**GIVEN EXERCISE:**
Look through the material below. Copy every line with the string "root" in it.

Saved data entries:
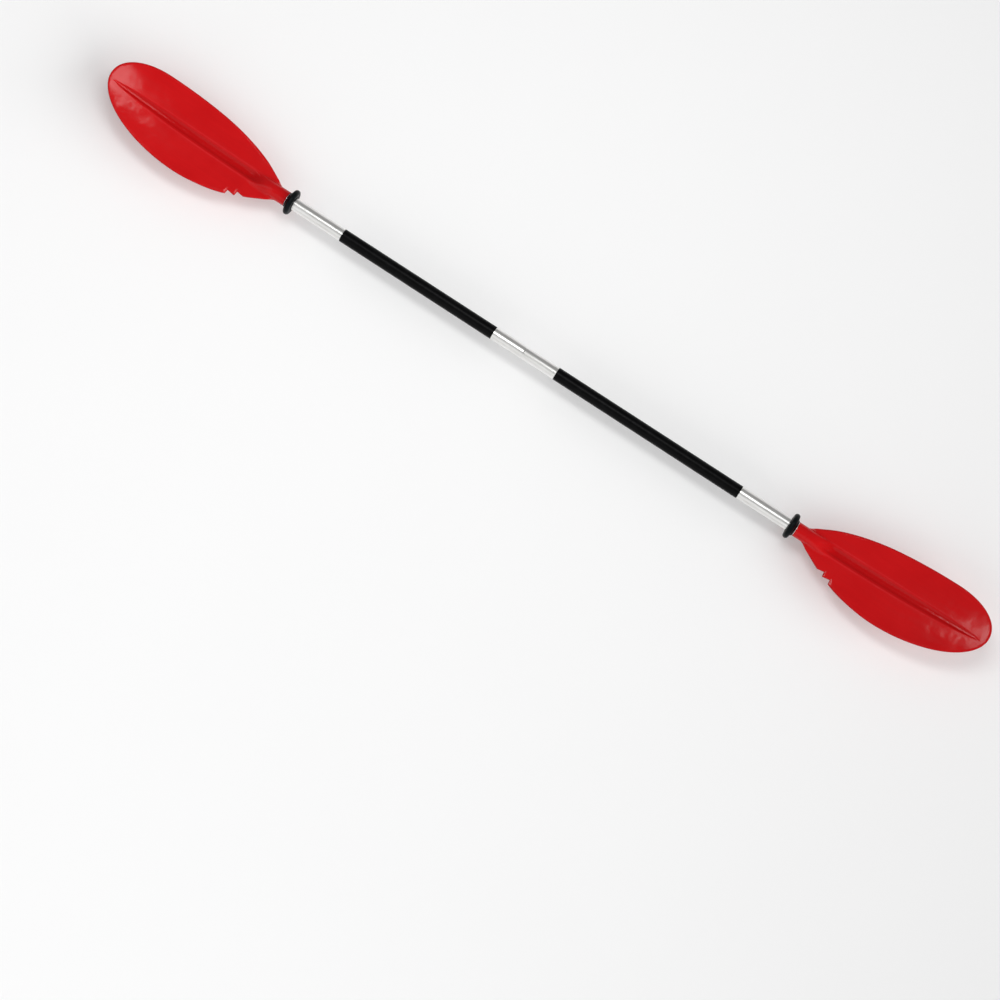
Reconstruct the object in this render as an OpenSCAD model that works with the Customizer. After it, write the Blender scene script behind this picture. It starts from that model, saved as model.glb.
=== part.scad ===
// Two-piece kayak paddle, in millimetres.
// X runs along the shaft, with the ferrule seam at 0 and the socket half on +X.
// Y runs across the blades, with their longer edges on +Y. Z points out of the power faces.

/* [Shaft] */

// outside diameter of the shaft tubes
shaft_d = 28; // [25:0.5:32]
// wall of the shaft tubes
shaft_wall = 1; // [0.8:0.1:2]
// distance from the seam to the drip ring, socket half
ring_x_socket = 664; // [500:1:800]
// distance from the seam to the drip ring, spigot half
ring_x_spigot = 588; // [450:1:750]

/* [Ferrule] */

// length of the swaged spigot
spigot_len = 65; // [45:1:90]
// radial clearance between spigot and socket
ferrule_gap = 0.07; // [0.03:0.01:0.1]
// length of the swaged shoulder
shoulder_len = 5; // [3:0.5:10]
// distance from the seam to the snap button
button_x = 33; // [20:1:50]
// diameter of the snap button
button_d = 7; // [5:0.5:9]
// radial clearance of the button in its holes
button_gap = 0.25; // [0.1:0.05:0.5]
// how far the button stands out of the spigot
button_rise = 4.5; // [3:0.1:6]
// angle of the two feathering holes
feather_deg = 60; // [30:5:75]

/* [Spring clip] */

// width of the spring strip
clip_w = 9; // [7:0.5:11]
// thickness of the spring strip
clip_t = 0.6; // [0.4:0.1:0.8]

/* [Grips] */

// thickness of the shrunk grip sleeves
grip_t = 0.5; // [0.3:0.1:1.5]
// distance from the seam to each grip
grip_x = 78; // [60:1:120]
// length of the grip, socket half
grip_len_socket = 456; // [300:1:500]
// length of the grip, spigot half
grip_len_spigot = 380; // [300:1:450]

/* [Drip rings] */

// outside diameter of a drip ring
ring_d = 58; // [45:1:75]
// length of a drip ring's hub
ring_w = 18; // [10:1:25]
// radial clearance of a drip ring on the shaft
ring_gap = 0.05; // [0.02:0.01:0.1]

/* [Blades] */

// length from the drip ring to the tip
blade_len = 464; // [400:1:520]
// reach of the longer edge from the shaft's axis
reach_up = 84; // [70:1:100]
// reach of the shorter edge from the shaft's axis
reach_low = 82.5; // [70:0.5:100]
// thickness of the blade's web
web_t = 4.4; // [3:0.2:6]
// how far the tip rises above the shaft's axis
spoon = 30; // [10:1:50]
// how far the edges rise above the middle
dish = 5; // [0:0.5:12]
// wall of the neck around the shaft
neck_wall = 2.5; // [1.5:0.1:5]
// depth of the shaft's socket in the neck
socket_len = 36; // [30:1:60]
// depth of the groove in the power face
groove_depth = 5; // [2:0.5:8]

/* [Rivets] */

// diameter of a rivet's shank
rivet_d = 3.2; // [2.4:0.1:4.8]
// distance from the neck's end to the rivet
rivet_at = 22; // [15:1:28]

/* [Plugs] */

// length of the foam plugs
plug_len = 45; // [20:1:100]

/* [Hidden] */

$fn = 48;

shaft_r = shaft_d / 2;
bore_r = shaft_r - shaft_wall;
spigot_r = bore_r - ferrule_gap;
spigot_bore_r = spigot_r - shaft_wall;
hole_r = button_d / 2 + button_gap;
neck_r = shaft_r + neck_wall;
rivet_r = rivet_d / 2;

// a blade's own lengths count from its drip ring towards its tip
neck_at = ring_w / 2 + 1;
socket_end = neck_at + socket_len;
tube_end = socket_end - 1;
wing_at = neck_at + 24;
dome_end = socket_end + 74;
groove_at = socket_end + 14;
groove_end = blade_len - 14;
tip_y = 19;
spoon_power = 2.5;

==

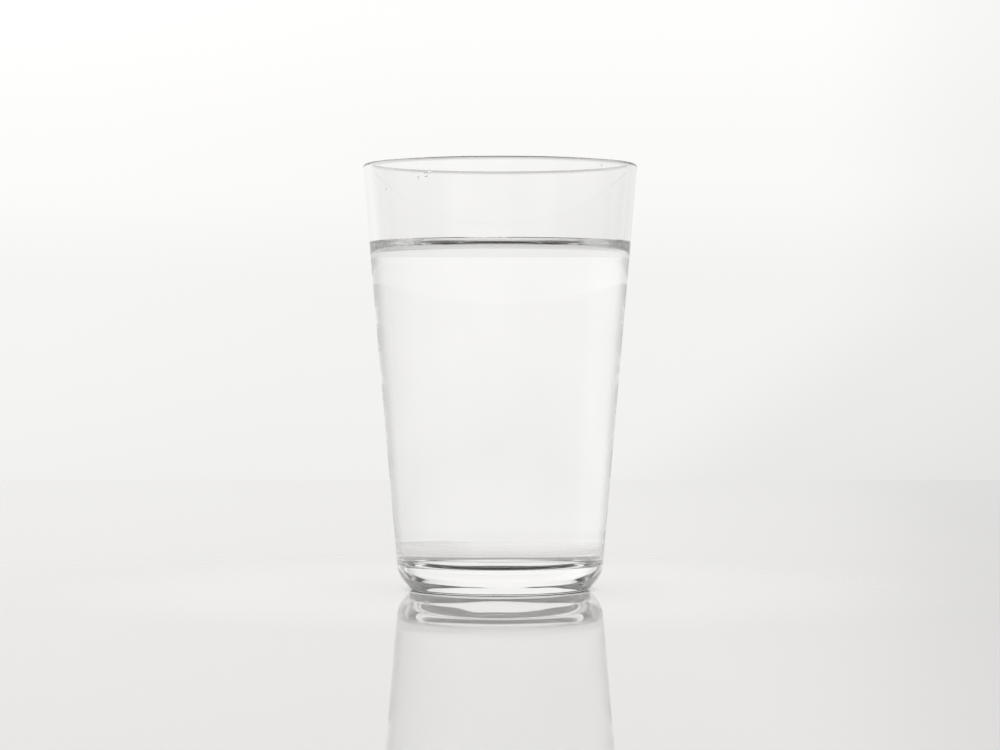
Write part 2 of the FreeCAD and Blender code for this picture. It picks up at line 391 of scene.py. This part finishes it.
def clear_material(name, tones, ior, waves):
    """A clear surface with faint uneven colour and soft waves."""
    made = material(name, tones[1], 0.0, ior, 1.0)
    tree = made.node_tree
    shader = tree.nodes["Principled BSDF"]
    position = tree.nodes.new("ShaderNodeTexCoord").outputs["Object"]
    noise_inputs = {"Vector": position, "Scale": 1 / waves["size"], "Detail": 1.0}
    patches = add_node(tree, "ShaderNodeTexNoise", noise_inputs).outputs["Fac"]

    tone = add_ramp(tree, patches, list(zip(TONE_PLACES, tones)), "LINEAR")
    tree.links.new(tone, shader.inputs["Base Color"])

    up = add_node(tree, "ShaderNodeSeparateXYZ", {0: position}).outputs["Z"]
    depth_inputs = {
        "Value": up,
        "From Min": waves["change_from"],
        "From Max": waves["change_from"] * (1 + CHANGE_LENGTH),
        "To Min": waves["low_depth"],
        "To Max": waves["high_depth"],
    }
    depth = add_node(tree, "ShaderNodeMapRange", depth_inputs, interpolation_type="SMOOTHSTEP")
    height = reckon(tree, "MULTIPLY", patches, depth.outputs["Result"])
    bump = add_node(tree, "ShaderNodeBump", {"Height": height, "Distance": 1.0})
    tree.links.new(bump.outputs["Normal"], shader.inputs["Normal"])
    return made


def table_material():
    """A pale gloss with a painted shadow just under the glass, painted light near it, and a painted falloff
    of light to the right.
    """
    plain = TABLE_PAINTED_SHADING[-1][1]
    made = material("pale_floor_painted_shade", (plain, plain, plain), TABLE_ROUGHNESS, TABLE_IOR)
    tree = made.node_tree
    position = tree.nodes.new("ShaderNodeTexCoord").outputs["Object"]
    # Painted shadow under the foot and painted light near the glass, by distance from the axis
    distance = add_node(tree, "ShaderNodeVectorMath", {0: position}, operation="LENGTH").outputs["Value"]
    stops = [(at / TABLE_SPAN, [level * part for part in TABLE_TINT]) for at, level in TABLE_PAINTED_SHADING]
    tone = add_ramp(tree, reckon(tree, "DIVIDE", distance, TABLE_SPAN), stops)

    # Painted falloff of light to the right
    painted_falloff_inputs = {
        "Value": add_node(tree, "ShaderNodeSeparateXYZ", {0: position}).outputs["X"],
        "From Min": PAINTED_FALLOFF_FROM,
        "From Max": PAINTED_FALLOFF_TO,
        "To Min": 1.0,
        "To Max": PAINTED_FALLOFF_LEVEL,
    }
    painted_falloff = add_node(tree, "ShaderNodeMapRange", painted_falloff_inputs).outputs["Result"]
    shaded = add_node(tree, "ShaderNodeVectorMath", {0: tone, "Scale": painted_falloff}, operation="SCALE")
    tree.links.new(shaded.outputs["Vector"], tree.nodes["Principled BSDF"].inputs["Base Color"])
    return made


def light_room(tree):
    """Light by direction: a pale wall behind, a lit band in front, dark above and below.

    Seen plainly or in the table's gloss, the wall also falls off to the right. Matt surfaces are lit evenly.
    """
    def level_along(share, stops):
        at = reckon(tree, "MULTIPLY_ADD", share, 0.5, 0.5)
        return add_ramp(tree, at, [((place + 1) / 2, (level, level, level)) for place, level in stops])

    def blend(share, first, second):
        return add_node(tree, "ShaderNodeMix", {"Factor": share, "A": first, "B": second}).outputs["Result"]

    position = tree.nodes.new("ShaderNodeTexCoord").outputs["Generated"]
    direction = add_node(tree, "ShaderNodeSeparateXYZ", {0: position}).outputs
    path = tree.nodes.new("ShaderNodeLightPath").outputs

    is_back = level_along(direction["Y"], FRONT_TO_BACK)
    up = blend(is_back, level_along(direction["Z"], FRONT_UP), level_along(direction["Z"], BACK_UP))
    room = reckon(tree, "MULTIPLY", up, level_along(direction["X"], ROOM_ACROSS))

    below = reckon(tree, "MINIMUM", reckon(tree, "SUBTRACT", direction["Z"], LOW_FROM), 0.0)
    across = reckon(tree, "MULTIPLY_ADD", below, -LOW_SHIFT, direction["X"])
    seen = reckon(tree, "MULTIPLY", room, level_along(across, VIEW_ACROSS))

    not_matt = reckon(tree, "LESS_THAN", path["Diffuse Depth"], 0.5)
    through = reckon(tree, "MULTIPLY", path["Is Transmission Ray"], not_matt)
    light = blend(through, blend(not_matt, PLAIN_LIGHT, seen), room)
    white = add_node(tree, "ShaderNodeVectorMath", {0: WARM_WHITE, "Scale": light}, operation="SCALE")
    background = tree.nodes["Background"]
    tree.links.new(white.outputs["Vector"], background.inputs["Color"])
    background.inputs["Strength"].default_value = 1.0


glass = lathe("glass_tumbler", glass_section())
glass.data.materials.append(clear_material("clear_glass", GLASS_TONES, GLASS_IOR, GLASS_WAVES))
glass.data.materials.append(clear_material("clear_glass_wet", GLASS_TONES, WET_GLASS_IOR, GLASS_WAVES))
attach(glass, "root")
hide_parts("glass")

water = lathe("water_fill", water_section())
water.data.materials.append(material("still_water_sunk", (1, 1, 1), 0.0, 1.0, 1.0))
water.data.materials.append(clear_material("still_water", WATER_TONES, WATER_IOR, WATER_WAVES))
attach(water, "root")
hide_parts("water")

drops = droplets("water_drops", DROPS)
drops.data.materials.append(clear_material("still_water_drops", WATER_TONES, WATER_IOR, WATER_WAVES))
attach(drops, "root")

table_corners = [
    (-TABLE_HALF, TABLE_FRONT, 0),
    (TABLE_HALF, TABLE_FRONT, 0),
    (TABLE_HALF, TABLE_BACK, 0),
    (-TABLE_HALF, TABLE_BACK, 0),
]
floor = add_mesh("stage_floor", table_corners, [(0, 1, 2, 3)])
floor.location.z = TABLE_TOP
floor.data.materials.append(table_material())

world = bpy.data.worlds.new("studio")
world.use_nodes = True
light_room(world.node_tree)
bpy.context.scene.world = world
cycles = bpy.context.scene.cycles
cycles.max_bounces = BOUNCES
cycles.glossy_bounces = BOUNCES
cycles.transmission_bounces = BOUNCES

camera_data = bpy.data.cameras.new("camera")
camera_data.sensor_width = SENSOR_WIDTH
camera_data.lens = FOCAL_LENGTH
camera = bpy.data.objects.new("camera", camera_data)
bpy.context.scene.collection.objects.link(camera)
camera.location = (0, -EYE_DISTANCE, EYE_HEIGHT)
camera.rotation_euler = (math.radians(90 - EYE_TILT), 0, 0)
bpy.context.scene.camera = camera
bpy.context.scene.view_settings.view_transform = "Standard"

**EXERCISE OUTPUT:**
attach(glass, "root")
attach(water, "root")
attach(drops, "root")